THE AUSTRALIAN Law Reform Commission (ALRC) has called for an overhaul of sentencing laws and procedures to reflect the expansion of the federal criminal justice system.
The call has coincided with the ALRC’s release of a discussion paper, Sentencing of Federal Offenders (DP 70). The paper contains 140 proposals for reform, which will be debated before a final report and recommendations are presented early next year.
The Commission has proposed four major structural changes, including the introduction of a dedicated federal sentencing act. ALRC president Professor David Weisbrot said such an act would provide a more logical structure for sentencing laws and be drafted in clearer terms than existing parts of the federal Crimes Act.
Weisbrot said the proposed changes were likely to be viewed as controversial, but were “logical responses” to the problems turned up by the Commission’s review of federal sentencing laws and procedures. He said the changes were necessary to “meet the significant new demands being placed on the federal criminal justice system”.
Other proposals include the expansion of the Federal Court’s role, creation of an office to manage federal offenders and liaise with state and territory authorities, and establishment of a Federal Parole Board.
Weisbrot said the expansion of the Federal Court’s role would provide for original jurisdiction for specified federal crimes and enable it to act as a national court of appeal in federal matters.
He said that in the past federal offences were largely limited to crimes such as drug importation and tax or welfare fraud. “But the system has grown — the reach of federal criminal law is now much broader, including such new offences as terrorism, illegal fishing, people smuggling, child sex tourism and sexual slavery.”
Its original small scale meant the federal system had traditionally “piggy-backed” on the state and territory judicial and correctional systems, Weisbrot said, which meant there was no consistency in the punishment of federal crimes across the states and territories.
The ALRC has held more than 60 meetings around Australia with a range of interested parties and received over 50 written submissions since starting its inquiry in July 2004.
“Judges and magistrates consistently emphasised that they wanted a wider range of federal sentencing options to deal with the circumstances of each case,” commissioner in charge of the inquiry, Brian Opeskin said.

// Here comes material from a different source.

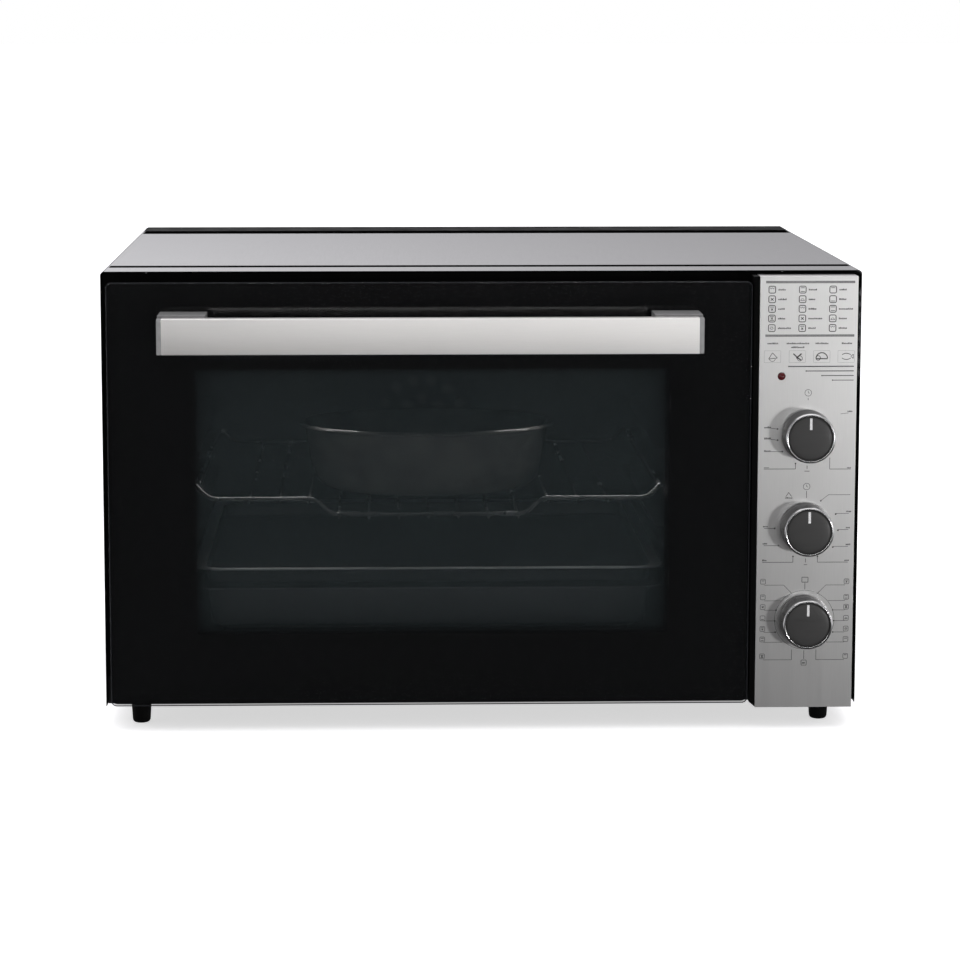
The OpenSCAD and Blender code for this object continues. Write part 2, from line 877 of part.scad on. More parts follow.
outer_cover();
back_panel();
bottom_plate();
front_frame();
cavity_top();
cavity_floor();
cavity_left();
cavity_right();
cavity_back();
shelf_rails();
insulation_top();
insulation_left();
heat_shield();
control_panel();
filler_strip();
pilot_lamp();
timer_body();
thermostat_body();
selector_body();
thermostat_bulb();
upper_element();
lower_element();
fan_guard();
fan_motor();
lamp_holder();
lamp_bulb();
lamp_glass();
terminal_block();
cord_gland();
feet();
foot_screws();
rear_screws();
door_seal();
hinge_brackets();
hinge_pins();
hinge_springs();
door_glass();
door_frame();
inner_glass();
glass_clips();
hinge_arms();
handle_bar();
handle_caps();
handle_brackets();
handle_screws();
timer_knob();
timer_face();
timer_shaft();
thermostat_knob();
thermostat_face();
thermostat_shaft();
selector_knob();
selector_face();
selector_shaft();
fan_wheel();
fan_shaft();
wire_rack();
roasting_dish();
baking_tray();
drip_tray();
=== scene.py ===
"""Looks of a countertop toaster oven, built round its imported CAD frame."""
import json
import math
import random

import bmesh
import bpy
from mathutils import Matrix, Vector


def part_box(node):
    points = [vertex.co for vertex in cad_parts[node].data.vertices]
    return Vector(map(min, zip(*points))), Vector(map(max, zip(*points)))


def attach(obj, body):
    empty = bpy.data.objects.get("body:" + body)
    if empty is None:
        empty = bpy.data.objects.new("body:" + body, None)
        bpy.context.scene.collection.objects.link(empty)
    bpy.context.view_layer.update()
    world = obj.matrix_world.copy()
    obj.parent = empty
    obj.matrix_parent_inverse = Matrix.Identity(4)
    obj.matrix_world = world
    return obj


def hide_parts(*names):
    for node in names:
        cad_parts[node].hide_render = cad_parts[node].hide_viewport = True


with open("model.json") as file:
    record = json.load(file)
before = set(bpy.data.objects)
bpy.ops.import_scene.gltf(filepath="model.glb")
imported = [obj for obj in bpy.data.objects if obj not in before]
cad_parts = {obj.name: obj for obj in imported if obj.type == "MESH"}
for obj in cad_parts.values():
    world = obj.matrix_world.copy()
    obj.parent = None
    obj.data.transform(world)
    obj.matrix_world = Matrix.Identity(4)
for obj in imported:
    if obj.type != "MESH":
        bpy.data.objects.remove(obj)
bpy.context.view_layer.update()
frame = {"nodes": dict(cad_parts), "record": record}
NODES = frame["nodes"]
MM = 0.001
WELD = 2e-6         # corners of a CAD mesh that are nearer than this are one corner
random.seed(7)      # fixes the blocks that stand for the panel's words

# ---- places

GLASS_LO, GLASS_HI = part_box("door_glass")
PANEL_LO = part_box("control_panel")[0]
FRONT = GLASS_LO.y
DOOR_X = (GLASS_LO.x + GLASS_HI.x) / 2


def centre(node):
    """The middle of a CAD node's box."""
    low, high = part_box(node)
    return (low + high) / 2


def mm(*points):
    """Points given in millimetres."""
    return [tuple(value * MM for value in point) for point in points]


DIALS = {name: centre(name + "_shaft") for name in ("timer", "thermostat", "selector")}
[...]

“Some options that are available in state and territory jurisdictions — such as the rehabilitation programs offered through state drug courts — are simply not available to federal offenders. Other options such as periodic or home detention are only available to some federal offenders, depending on where the sentencing takes place. That’s clearly not fair.”
He said a major change proposed by the ALRC would give the Federal Court a bigger criminal caseload. “We’ve also floated the idea of taking appellate jurisdiction for federal criminal matters away from state courts of criminal appeal and giving it to the Full Court of the Federal Court.”
Other significant proposals in the discussion paper include facilitating the use of victim impact statements and pre-sentence reports in sentencing; introducing a sentence indication scheme; and encouraging specialisation within the state and territory courts to familiarise judges and magistrates with complex federal laws and procedures.